1 病院等の医療機関においては、適切な医学的管理下にあるものの、その性質上、患者及び従事者には結核感染の機会が潜んでおり、かつ実際の感染事例も少なくないという現状にかんがみ、院内感染対策委員会等を中心に院内感染の防止並びに発生時の感染源及び感染経路調査等に取り組むことが重要である。また、実際に行っている対策及び発生時の対応に関する情報について、都道府県等や他の施設に提供することにより、その共有化を図ることが望ましい。

2 学校、社会福祉施設、学習塾等において結核が発生し、及びまん延しないよう、都道府県等にあっては、施設内感染の予防に関する最新の医学的知見等を踏まえた情報をこれらの施設の管理者に適切に提供することが重要である。

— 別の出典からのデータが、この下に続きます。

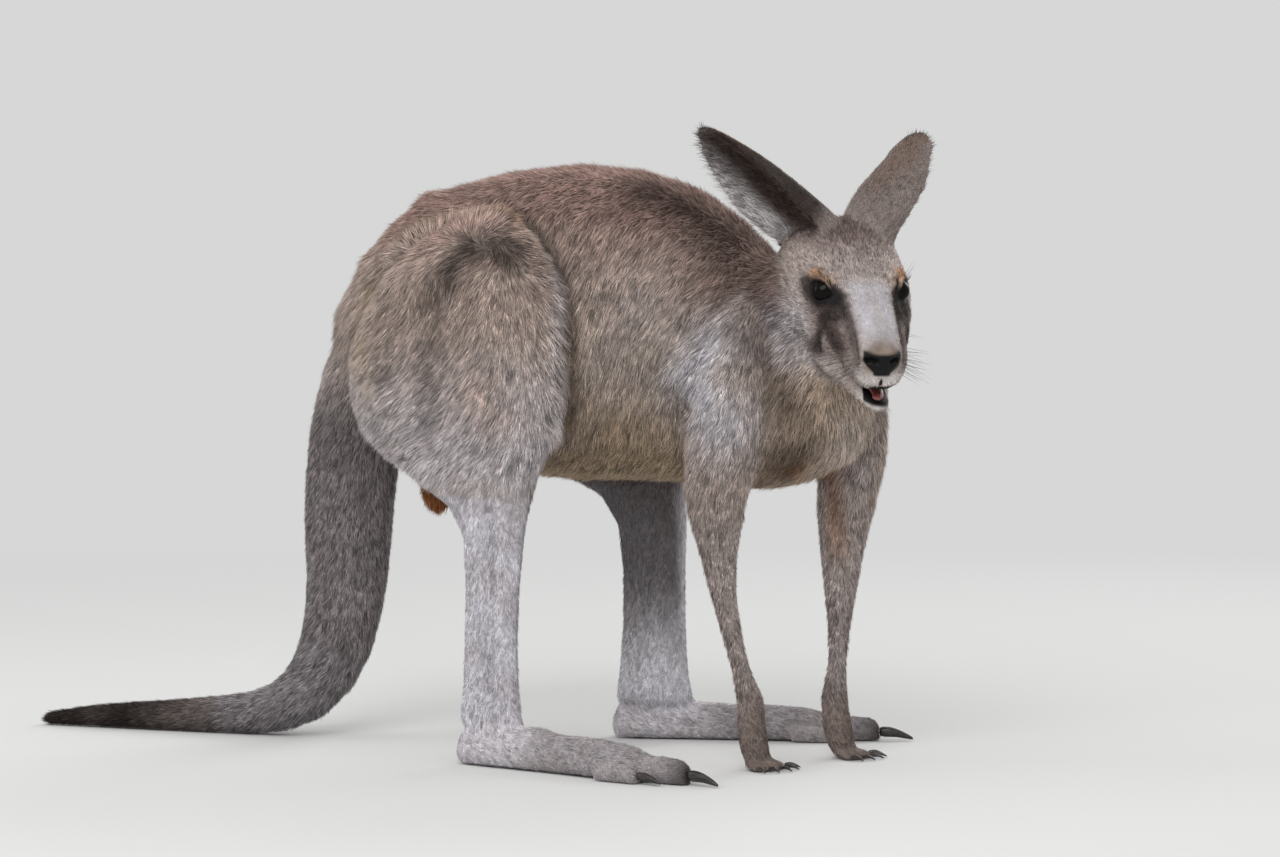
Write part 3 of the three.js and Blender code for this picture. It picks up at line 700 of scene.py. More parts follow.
BODY_MARKS_AND_SHADE = [
    ("buff", 0.55, [(-60, 80, 570), (0, 92, 594), (60, 112, 596), (101, 116, 586), (126, 122, 562)], 14),
    ("pale", 0.55, [(112, 118, 578), (138, 124, 542), (150, 130, 505), (158, 140, 400)], 9),
    ("warm", 0.25, HIP_ROLL[1:8], 16),
    # Painted shade in the hollow under the hip roll and down the hollows of the thigh, with some darker fur.
    ("dark", 0.62, [(104, 145, 548), (80, 148, 556), (52, 152, 550), (38, 160, 528)], 14),
    ("dark", 0.34, [(38, 160, 520), (20, 165, 490)], 15),
    ("dark", 0.3, [(18, 168, 460), (24, 178, 390), (21, 181, 350)], 14),
    ("buff", 0.5, [(-85, 95, 500), (-95, 95, 430)], 30),
    ("rust", 0.16, [(80, 165, 400), (100, 160, 375)], 20),
    ("buff", 0.45, [(178, 120, 470), (182, 120, 400), (178, 110, 350)], 20),
    ("pale", 0.88, [(325, 105, 455), (300, 110, 420), (345, 118, 370)], 40),
    ("pale", 0.3, [(215, 120, 440), (250, 118, 480)], 46),
    ("buff", 0.3, [(215, 120, 440), (320, 110, 440)], 46),
    # Painted shade in the hollows of the thigh, where the hair parts and its darker roots show.
    ("dark", 0.4, [(2, 166, 484)], 12),
    ("dark", 0.4, [(-37, 170, 420)], 12),
    ("buff", 0.5, [(-78, 156, 450), (-58, 165, 398)], 20),
    ("dark", 0.6, [(228, 50, 616), (284, 45, 594), (320, 45, 561)], 32),
    ("dark", 0.45, [(331, 45, 551), (371, 75, 505)], 30),
    ("dark", 0.32, [(367, 95, 467), (385, 85, 430), (407, 81, 393)], 24),
    # Painted shade on the chest under the head.
    ("dark", 0.4, [(409, 61, 340), (392, 55, 322)], 22),
    ("pale", 0.3, [(449, 22, 371), (440, 20, 340)], 26),
    ("dark", 0.2, [(386, -40, 200), (392, -42, 150)], 30),
    # Painted shade in the crease along the hip roll and in the notch where the arm meets the flank.
    ("dark", 0.75, HIP_CREASE, 7),
    ("dark", 0.9, [(290, 105, 383), (280, 111, 398)], 12),
    ("rust", 0.4, [(395, 40, 330), (402, 45, 230)], 14),
    # Painted shade in the groove along the shank.
    ("dark", 0.5, [(99, 184, 270), (99, 186, 180), (97, 183, 80)], 6),
]


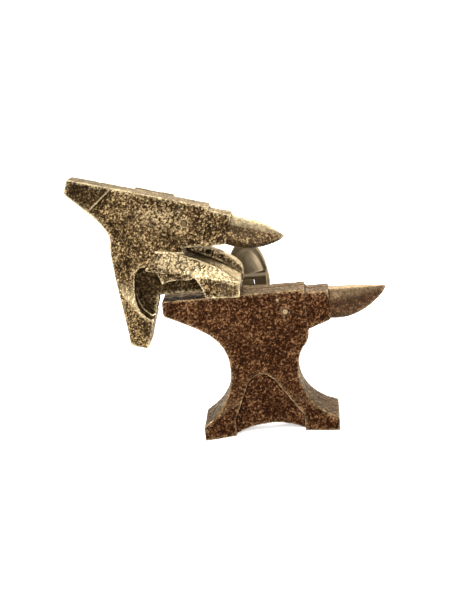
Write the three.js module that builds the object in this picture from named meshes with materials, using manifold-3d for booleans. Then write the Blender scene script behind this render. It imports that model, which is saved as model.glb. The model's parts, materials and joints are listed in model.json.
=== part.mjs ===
// A pair of cast bronze cufflinks in the shape of anvils. One stands on its feet, the other leans on its face.
//
// Each cufflink has its own frame, in millimetres: +X runs along the horn, +Y points to the cufflink back, +Z is up.
// X is 0 at the front end of the anvil's face, Y is 0 in the middle of its width, Z is 0 under its feet.
import * as THREE from "three";
import { mergeVertices } from "three/addons/utils/BufferGeometryUtils.js";
import Module from "manifold-3d";

const wasm = await Module();
wasm.setup();

// ---------------------------------------------------------------- driving dimensions, mm

// Anvil body, as seen from the side.
const HEIGHT = 16.2;
const HEEL_X = -15.9; // end of the overhanging heel
const HEEL_THICK = 1.75;
const HEEL_CORNER = 0.35;
const WAIST_Z = 7.5;
const WAIST_BACK_X = -9.1;
const FRONT_LOW_Z = 11.3; // where the upright front end starts to round in
const FRONT_THROAT = { x: -0.7, z: 9.55 };
const FOOT = { backX: -12.6, frontX: 2.6, height: 1.6 };
const ARCH = { backX: -9.0, frontX: -1.35, rise: 0.8 };

// Anvil body, as seen from its end and from above.
const FACE_HALF = 2.0;
const WAIST_HALF = 1.85;
const FOOT_HALF = 3.3;
const FOOT_INNER_HALF = 2.5; // the feet's outer faces turn inwards towards the middle
const END_ARCH = { half: 1.5, rise: 0.45 };

// Three-sided hollow between the two legs on each side.
const RECESS = { apexX: -5.7, apexZ: 6.8, shoulderZ: 5.9, shoulderHalf: 1.5, half: 1.6, creaseHalf: 1.25 };

// Step, table block and horn.
const TABLE = { length: 2.6, drop: 0.42, half: 1.8, bottomZ: 12.1, rootZ: 11.6 };
const HORN = { tipX: 9.15, radius: 1.8, tipRadius: 0.5, droop: 0.35, overlap: 0.8 };
const DROOPED_HORN = { ...HORN, tipX: 8.9, droop: 1.4 };

// The two castings meet in an upright plane a little behind the middle, and two pegs run through both.
const SEAM_Y = 0.4;
const SEAM_GAP = 0.04;
const PEGS = [
  { x: -2.35, z: 13.85, radius: 0.31 },
  { x: -3.1, z: 15.25, radius: 0.18 },
];
const PEG_GAP = 0.03;
const PEG_DEPTH_Y = 1.5; // the pegs end inside the rear casting

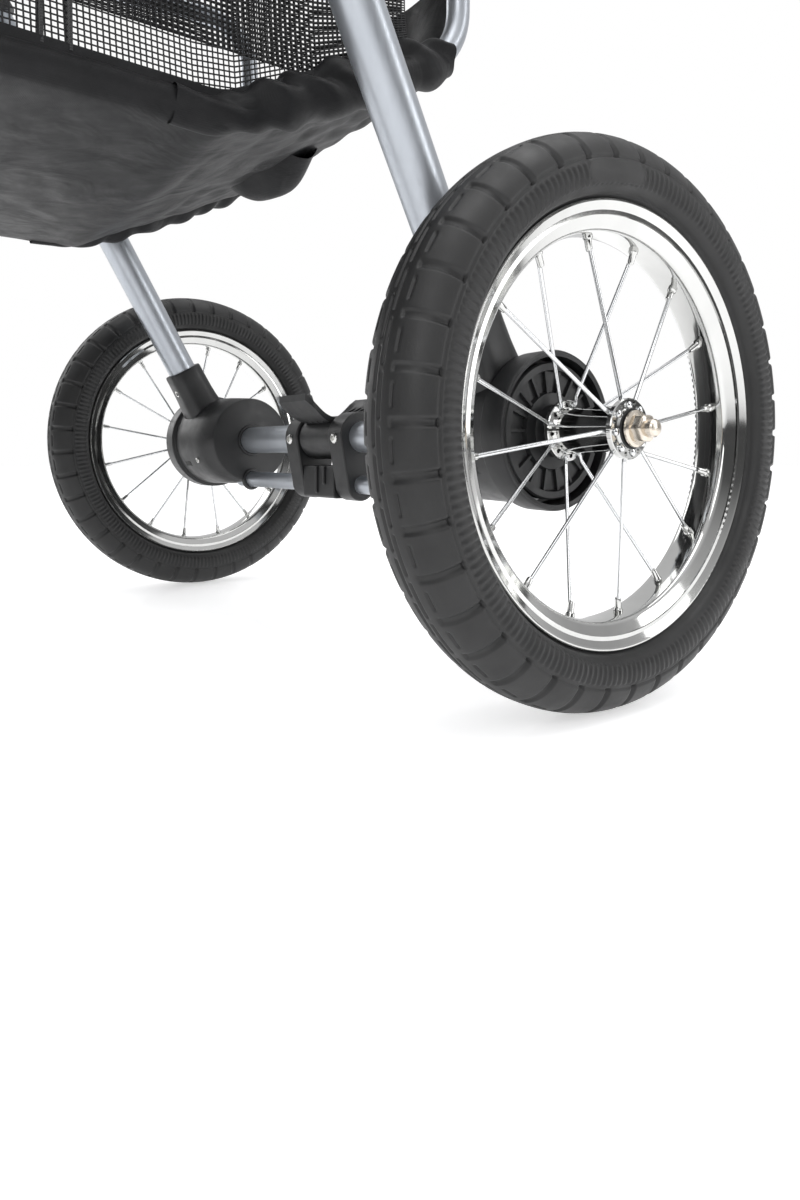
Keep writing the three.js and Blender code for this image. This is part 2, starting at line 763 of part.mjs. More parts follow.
function footrestTube() {
  const a = footAnchor(1);
  const drop = a.z - TUBE_R * 1.2;
  const path = bent(
    [
      V(FOOT_X, a.y, drop),
      V(FOOT_X, a.y + 12, FOOT_Z),
      V(-FOOT_X, a.y + 12, FOOT_Z),
      V(-FOOT_X, a.y, drop),
    ],
    26,
  );
  return meshOf('footrest_tube', cut(tube(path, FOOT_TUBE_R), ...frontSaddles()), FINISH.tube());
}

function footrestPlate() {
  const y = footAnchor(1).y + 12;
  const z = FOOT_Z + FOOT_TUBE_R + GAP;
  const outline = [
    [y - 38, z + 2],
    [y - 38, z],
    [y + 38, z],
    [y + 44, z + 6],
    [y + 42, z + 10],
    [y + 36, z + 6],
    [y - 34, z + 6],
  ];
  return meshOf('footrest_plate', plate(outline, -88, 88), FINISH.plastic());
}

// ---------------------------------------------------------------- seat
const SEAT_BAR_R = 9;
const SLING_R = 8;
const SEAT_BAR_S = 206; // along the front tubes from the pivot
const SLING_S = 80;
const SLING_Z = 468;

const seatBarAt = frameAt(1, SEAT_BAR_S);
const slingAt = frameAt(1, SLING_S);

function seatFrontBar() {
  const at = (x) => V(x, seatBarAt.y, seatBarAt.z);
  const bar = rod(at(-FRAME_DISC_X), at(FRAME_DISC_X), SEAT_BAR_R);
  return meshOf('seat_front_bar', cut(bar, ...frontSaddles()), FINISH.tube());
}

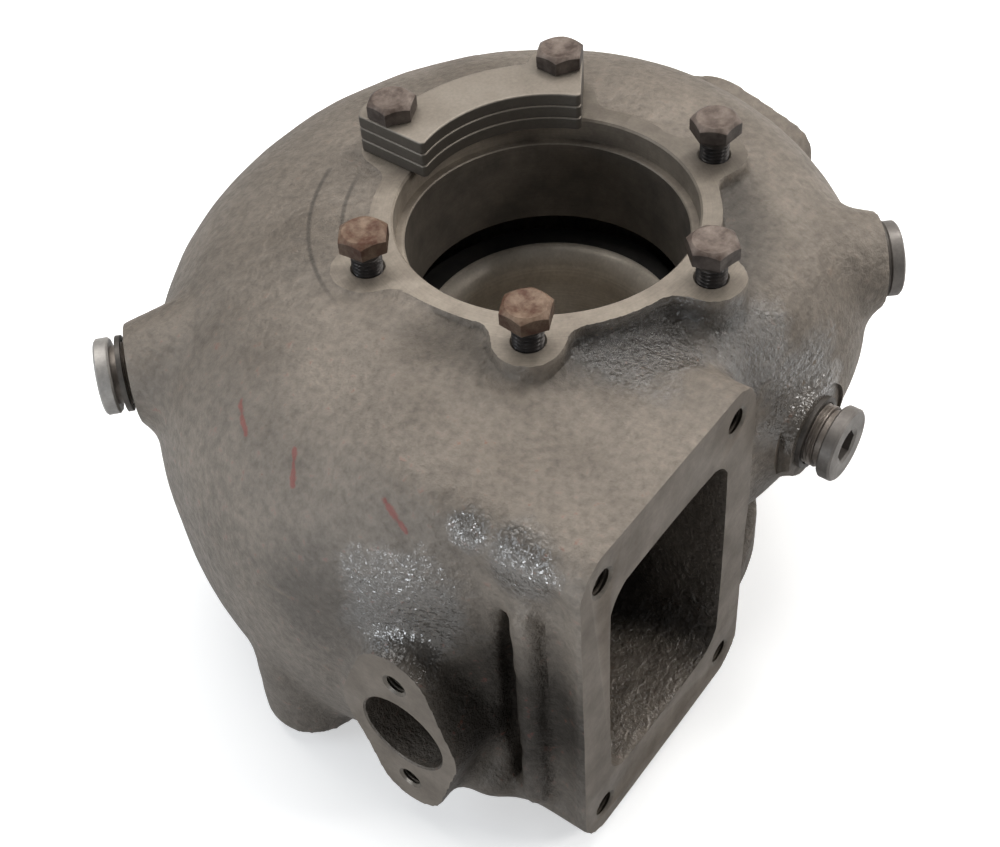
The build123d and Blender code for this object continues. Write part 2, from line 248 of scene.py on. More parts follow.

3 都道府県等は、結核の発生の予防及びそのまん延の防止を目的に、施設内(院内)感染に関する情報や研究の成果を、医師会等の関係団体等の協力を得つつ、病院等、学校、社会福祉施設、学習塾等の関係者に普及していくことが重要である。また、これらの施設の管理者にあっては、提供された情報に基づき、必要な措置を講ずるとともに、普段からの施設内(院内)の患者、生徒、収容されている者及び職員の健康管理等により、結核患者が早期に発見されるように努めることが重要である。外来患者やデイケア等を利用する通所者に対しても、十分な配慮がなされることが望ましい。

二 小児結核対策

結核感染危険率の減少、定期のBCG接種の徹底及び潜在性結核感染症の治療の推進により、小児の結核患者数は著しく減少しているが、小児結核の診療経験を有する医師及び診療に対応できる医療機関が減少している。そのため、法第十七条第一項及び第二項の規定に基づく健康診断の迅速な実施、潜在性結核感染症の治療の徹底、結核診断能力の向上、小児結核発生動向調査等の充実を図るほか、小児結核を診療できる医師の育成、小児結核に係る相談対応、重症患者への対応等、小児結核に係る診療体制の確保のための新たな取組が必要である。

三 保健所の機能強化

保健所は、結核対策において中心的な役割を担っており、市町村からの求めに応じた技術支援、法第十七条の規定に基づく結核に係る健康診断の実施、感染症の診査に関する協議会の運営等による適切な医療の普及、訪問等による患者の治療支援、地域への結核に関する情報の発信及び技術支援・指導、届出に基づく発生動向の把握及び分析等様々な役割を果たしている。都道府県等は、保健所による公的関与の優先度を考慮して業務の重点化や効率化を行うとともに、保健所が公衆衛生対策上の重要な拠点であることに鑑み、結核対策の技術的拠点としての位置付けを明確にすべきである。

第九 具体的な目標等

一 具体的な目標

結核対策を総合的に推進することにより、我が国が、近い将来、結核を公衆衛生上の課題から解消することを目標とする。具体的には、成果目標として、平成三十二年までに、り患率を十以下とするとともに、事業目標として、全結核患者及び潜在性結核感染症の者に対するDOTS実施率を九十五パーセント以上、肺結核患者の治療失敗・脱落率を五パーセント以下、潜在性結核感染症の治療を開始した者のうち治療を完了した者の割合を八十五パーセント以上とすることを目指すこととする。

二 目標の達成状況の評価及び展開

一に定める目標を達成するためには、本指針に掲げた取組の進ちょく状況について、定期的に把握し、専門家等の意見を聴きながら評価を行うとともに、必要に応じて、取組の見直しを行うことが重要である。

附 則 (令和七年三月七日厚生労働省告示第五二号) 抄

(適用期日)

1 この告示は、令和七年四月一日から適用する。